Once I decided on two cupcake recipes, one for chocolate and one for vanilla, I started researching how to decorate them. Little Sister wanted roses, you see. I searched out recipes for homemade butter cream frosting and I checked out books at the library and craft stores, purchased the decorating tips, parchment icing bags, and the other doodads for the job.  For a week, I attempted the technique using cheap store-bought frosting and failed desperately. Roses are something that people must spend years perfecting because mine just looked like piles of goo. Back to the drawing board.

Next stop, YouTube (which, incidentally, is going to make how-to books entirely obsolete, as you can learn so much more about anything by watching someone do it, rather than by following some cheesy hand-drawn illustrations in a how-to book) I came across a hilarious series of videos on decorating that re-inspired me. With new resolve, I set out to ice the cupcakes with zinnias. Practicing on the back of a bowl with dollar store frosting for a full week, I triumphantly mastered the zinnia. Hooray.

Now we arrive on the actual birthday, and the day before the big party. I wake up early to start baking.  I baked 48 chocolate and vanilla cupcakes (for the party) and had just enough chocolate batter left over to make a special, coordinating 8" round cake to put the candles on for little sister to blow out at the party. Everything went as planned. Cupcakes were baked, cake was cooling on the counter.

Enter Fern, the chocolate Labrador  


I only share all of the aforementioned background on the intensive planning and execution of the cupcake process so you can fully appreciate what happens next. Here's how it goes down.

I hear crying in the kids' rooms and scurry out of the kitchen to assess the situation. I'm in Boy's room for maybe 90 seconds, and when I return to the kitchen, I see the cake on the counter with a huge bite missing, and Fern below it, swiftly attempting to wolf down the evidence. Little Sister comes around the corner behind me, and, seeing the half-eaten cake and the dog eating it, bursts into tears and runs to her room shrieking, "my birthday is ruined".

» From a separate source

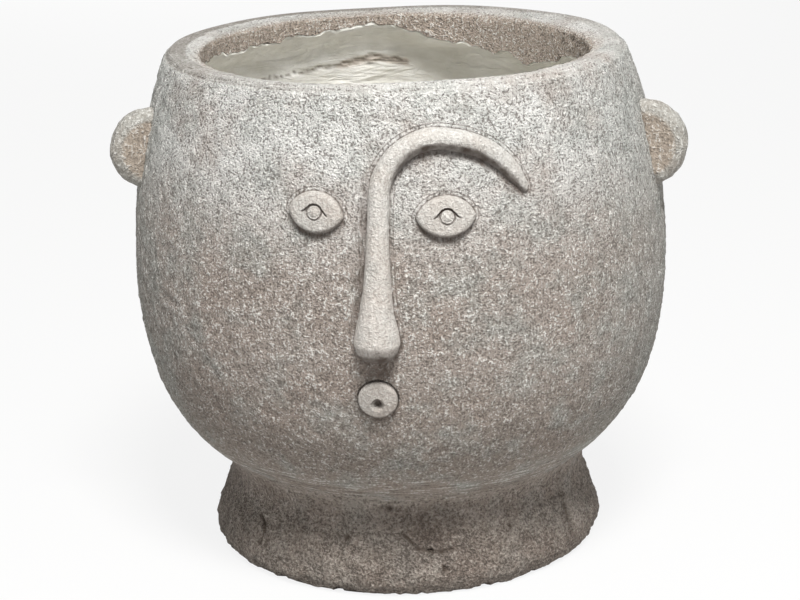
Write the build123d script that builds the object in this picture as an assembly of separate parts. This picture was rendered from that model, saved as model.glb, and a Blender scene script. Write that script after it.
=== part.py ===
from build123d import *
import os
from math import asin, cos, degrees, radians, sin, sqrt

# Head planter, in millimetres.
# A round cement bowl stands on a flared, hollow foot ring. A cove of mortar hides the joint.
# Ears, eyes, nose with brow, and mouth are modelled by hand and bedded on the bowl in slip.
# +Z is up, the foot stands on z = 0 and the face looks along -Y. The head's own left is at +X.

# Bowl, outside: three tangent arcs, called shoulder, flank and haunch
pot_height = 267.4
belly_radius = 140.0
belly_height = 152.0
rim_inset = 22.0
flank_radius = 190.0
flank_height = 100.0

# Bowl, wall, lip and floor
wall = 10.0
lip_width = 19.0
lip_depth = 12.0
lip_slope_height = 10.0
rim_outer_round = 4.0
rim_inner_round = 2.5
floor_thickness = 14.0
spigot_depth = 5.0

# Joint between the bowl and the foot ring, with a notch outside that the mortar fills
seat_height = 38.0
seat_width = 6.0
notch_depth = 9.0
skirt_rise = 16.0
spigot_clearance = 0.5
bed = 0.25

# Neck, measured in from the bowl's skirt, and the mortar cove in it
neck_inset = 6.0
neck_rise = 3.0
cove_flare = 1.2
cove_drop = 4.0

# Foot ring
foot_flare = 9.7
toe_radius = 10.0
toe_height_share = 0.89
foot_wall = 13.0
foot_bore_depth = 8.0
foot_edge_round = 1.5

# Lining
lining_thickness = 2.5
lining_setback = 1.0

# Drain hole and stopper
drain_radius = 11.5
stopper_clearance = 0.3
stopper_taper = 1.2
stopper_drop = 3.0
flange_lip = 5.5
flange_thickness = 3.0
flange_round = 1.0
knob_radius = 6.0
knob_height = 7.0
knob_round = 2.5

# The line through both eyes, from which the whole face is set out
eye_line_share = 0.782
eye_line = eye_line_share * pot_height

# Ears: thick discs, each set by hand at its own turn and height
ear_thickness = 14.0
ear_round_share = 0.42
ear_inset = 3.5
ear_left_radius = 22.3
ear_left_rise = 8.0
ear_left_angle = 80.5
ear_right_radius = 21.0
ear_right_rise = 10.5
ear_right_angle = -73.5

# Eyes: pillowed lenses, each with its own length and tilt
eye_height = 20.0
eye_proud = 4.4
eye_crown_radius = 33.0
eye_tip_round = 2.2
eye_edge_round = 1.8
eye_left_length = 29.0
eye_left_rise = -1.8
eye_left_angle = 14.0
eye_left_tilt = -1.0
eye_right_length = 27.4
eye_right_rise = 0.9
eye_right_angle = -12.0
eye_right_tilt = -8.0

# Pupils, the ring groove round them and the lid slits
pupil_radius = 2.9
pupil_proud = 0.7
pupil_crown_rise = 1.5
pupil_stem_radius = 2.0
pupil_stem_length = 1.2
ring_width = 0.8
ring_depth = 1.3
slit_length = 3.2
slit_width = 1.1
slit_depth = 0.9

# Nose and brow: one strip that follows a crook drawn on the bowl
nose_length = 76.0
nose_lean = 2.6
bridge_rise = 8.0
bridge_offset = 1.6
bend_radius = 26.4
bend_sweep = 90.0
brow_radius = 51.0
brow_sweep = 65.5
strip_width = 10.4
strip_proud = 7.0
strip_root = 4.0
tangent_share = 0.002
half_turn = 180.0

# Along the strip: share of its length, share of strip_width, share of strip_proud
strip_shares = [
    (0.0, 0.80, 0.40),
    (0.010, 1.48, 0.98),
    (0.030, 1.98, 1.48),
    (0.060, 2.16, 1.68),
    (0.095, 1.98, 1.62),
    (0.145, 1.55, 1.42),
    (0.215, 1.28, 1.22),
    (0.310, 1.06, 1.06),
    (0.430, 0.98, 0.98),
    (0.520, 1.00, 0.96),
    (0.600, 1.03, 0.95),
    (0.680, 1.00, 0.92),
    (0.770, 0.96, 0.88),
    (0.860, 0.90, 0.80),
    (0.930, 0.76, 0.66),
    (0.975, 0.52, 0.44),
    (1.0, 0.20, 0.18),
]

# Mouth: a button with a dimple, let into a shallow round seat below the nose
mouth_drop = 22.0
mouth_angle = -0.5
mouth_radius = 9.5
mouth_proud = 3.6
mouth_crown_rise = 0.9
mouth_edge_round = 1.4
mouth_seat_depth = 1.3
mouth_seat_gap = 0.7
dimple_radius = 2.8
dimple_depth = 3.2
dimple_floor_radius = 1.4
dimple_drop = 0.9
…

Admittedly, at this point, if I had been armed, I might have simply shot the dog. In fact, I had quite a lovely 2-second fantasy about doing just that, but then, I couldn't help imagining the looks on my children's faces as they witness me executing the family pet. I also couldn't figure out how I would explain the blood stain and bullet hole in the floor to perspective home buyers...so I regained composure (sort of) and dragged the dog outside by her skin (or it may have been some other body part, I was really too angry to care) and came back in to assess the damage and console the birthday girl.

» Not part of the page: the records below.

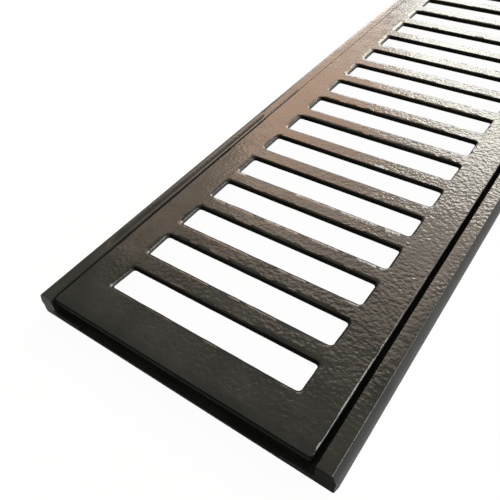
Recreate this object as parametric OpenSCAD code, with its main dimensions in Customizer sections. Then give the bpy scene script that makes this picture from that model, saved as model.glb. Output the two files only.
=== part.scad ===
// Linear channel drain grate: a slotted cast plate that lies loose in a low cast frame.
// The origin is the middle of the frame's underside, X runs across the channel,
// Y runs along it and Z points up. Sizes are in millimetres.

/* [Frame] */
// Length of the frame, which is the length of one module
frame_l = 500; // [300:10:1000]
// Height of the frame, from its underside to the top of its rims
frame_h = 9.4; // [9:0.1:14]
// Width of the flat top of each rim
rim_top_w = 4.5; // [3:0.1:10]
// How far each outer wall swells out below its top edge
wall_swell = 1.7; // [0.8:0.1:2.5]
// Depth over which that swell is reached; the wall is upright below it
swell_depth = 5.5; // [4:0.1:7]
// Bevel along the foot of each outer wall
foot_bevel = 0.6; // [0.2:0.1:1.2]
// Thickness of the ledges and of the webs that join them
base_t = 2.6; // [2:0.1:3]
// Width of each ledge, measured from the inner face of its rim
ledge_w = 5.9; // [5.5:0.1:8]
// Length of the thin web at each end of the frame
web_l = 10; // [6:0.5:13]
// Radius between each rim's inner face and its ledge
inner_fillet_r = 2.6; // [1:0.1:2.8]
// Radius on the inner top edge of each rim
rim_edge_r = 0.5; // [0.2:0.1:1]
// How much of each rim's flat top is taken by the bevel along its outer edge
rim_edge_bevel = 0.3; // [0.1:0.1:0.8]
// Radius in the corners of the frame's open middle
window_corner_r = 4; // [1:0.5:10]

/* [Grate] */
// Width of the slotted plate
grate_w = 99.4; // [70:0.1:150]
// Thickness of the plate outside its slots
plate_t = 3.2; // [2.6:0.1:3.8]
// Radius of the plate's corners, seen from above
plate_corner_r = 2.2; // [1.5:0.1:6]
// Radius on the plate's upper edge, all round
plate_edge_r = 0.7; // [0.4:0.1:1.4]
// Depth of the rim under each end of the plate, measured from the top
end_rim_h = 4.8; // [3.9:0.1:5.4]
// Thickness of the rim under each end of the plate
end_rim_t = 5; // [3:0.1:9]
// Width of each runner that the plate stands on
runner_w = 3; // [2:0.1:3.4]
// Distance from the plate's long edge to its runner
runner_inset = 2.6; // [2.5:0.1:2.8]
// Distance from the plate's end to the start of each runner
runner_setback = 12; // [6:0.5:40]
// Length of the casting stub in the middle of each end
stub_l = 7.3; // [4:0.1:20]
// Thickness of that stub
stub_t = 3.6; // [2:0.1:4.5]
// Radius on the stub's lower corners
stub_r = 0.7; // [0.2:0.1:0.9]

/* [Slots] */
// Distance from one slot to the next
slot_pitch = 18.3; // [15:0.1:40]
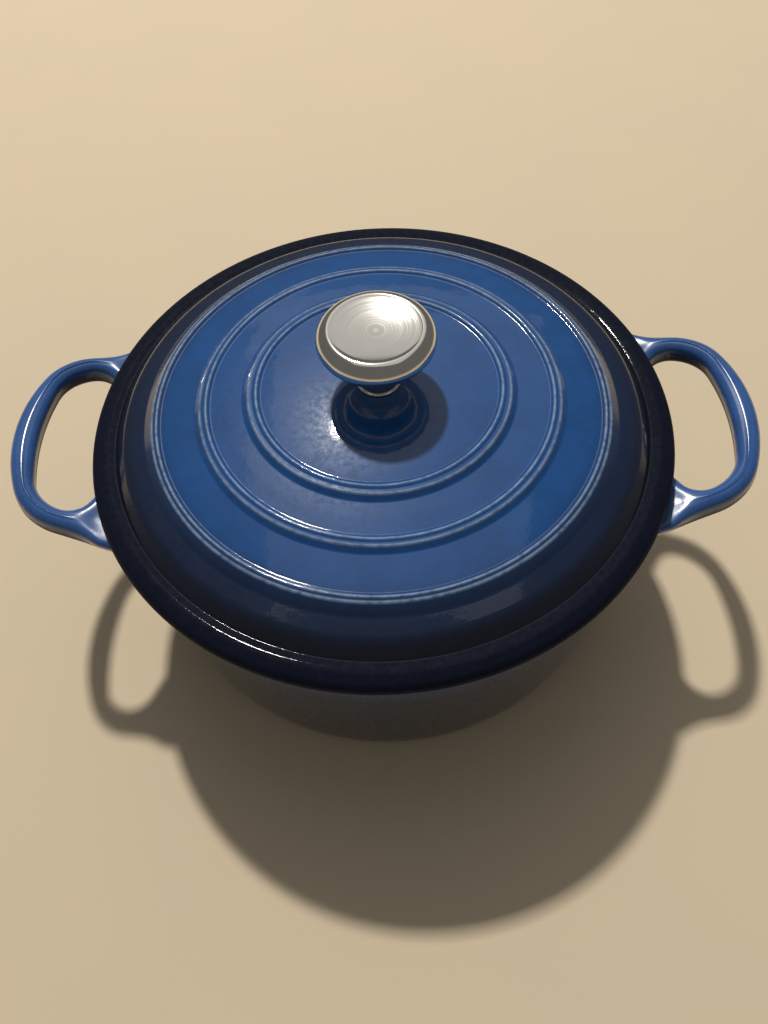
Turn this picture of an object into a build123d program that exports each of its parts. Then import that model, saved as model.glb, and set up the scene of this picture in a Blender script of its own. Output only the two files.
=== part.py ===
from build123d import *
import os
from math import asin, atan2, cos, degrees, radians, sin, sqrt, tan

# Round enamelled cast iron dutch oven with a stepped lid and a stainless steel knob.
# Millimetres, +Z up, origin at the centre of the base on the floor, loop handles along +X and -X.

# ---- pot: driving dimensions ----
rim_height = 108.2          # top of the pot's rim above the floor
rim_radius = 133.4          # outside of the rim
rim_width = 5.2             # flat top of the rim, across
rim_round = 1.2             # rounding of the rim's top edges
rim_lip = 1.5               # short upright part of the mouth under the rim
rim_band_depth = 9.0        # height of the slightly thicker band below the rim
band_slope = 3.0            # height over which the wall swells into that band
band_round = 2.0
wall_top_radius = 131.2     # outside of the wall just under the rim band
wall_foot_radius = 127.0    # outside of the wall where it turns into the base
wall_thickness = 3.5
wall_round = 30.0           # very soft bend between wall and base corner
mouth_round = 12.0
lip_round = 0.5
floor_thickness = 4.0
base_corner_radius = 16.0
base_edge_inset = 1.0       # how far in the base's corner point lies from the wall's foot
base_edge_height = 0.6
base_round = 10.0
foot_outer_radius = 112.0   # flat ring that the pot stands on
foot_width = 10.0
foot_recess = 0.7           # how far the middle of the base is raised off the floor
foot_inner_round = 0.3
foot_outer_round = 4.0
enamel = 0.5                # thickness of the pale inside enamel
enamel_stop = 2.0           # the pale enamel ends this far under the rim
cut_over = 5.0              # how far a cutting shape runs past what it cuts

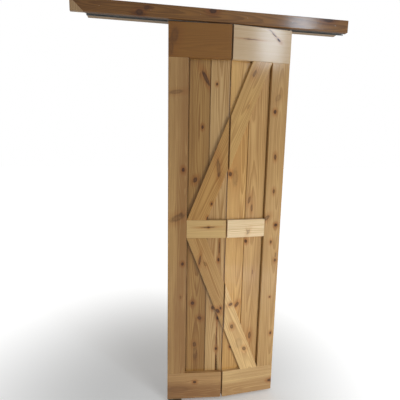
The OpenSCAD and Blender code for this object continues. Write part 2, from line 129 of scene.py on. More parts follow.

Here's where the well-armed bit comes in. As I survey the damage to the cake, I recognize that while I couldn't, in good conscience, serve a salvaged dog-eaten cake to my guests, I could surely cut off the contaminated portion, and we could eat what was rest as a family. When I sliced off the chunk, I noticed the cake's new shape lent itself to that of a slice of watermelon. Lightbulbs went on.

I ran into sobbing Little Sister's room and suggested that not only could I save her birthday cake, but SHE and her brother could help me decorate it. She brightened and I set about icing the odd-shaped cake. I then turned the decorating over to Boy and Little Sister, as they dumped half a jar of red and green sprinkles over it. We strategically placed a few chocolate chips to emulate watermelon seeds, and by golly, the watermelon birthday cake was a resurrected success.

When we all sat down to birthday cake that night, each one of us agreed it was perfectly decorated and delicious, and all in all, no worse for the wear.  So the moral of this story is: when the dog eats the birthday cake, it takes a well-armed housewife to make watermelon. Adapt and overcome, my friends.

PS. The cupcakes and party were a total success too.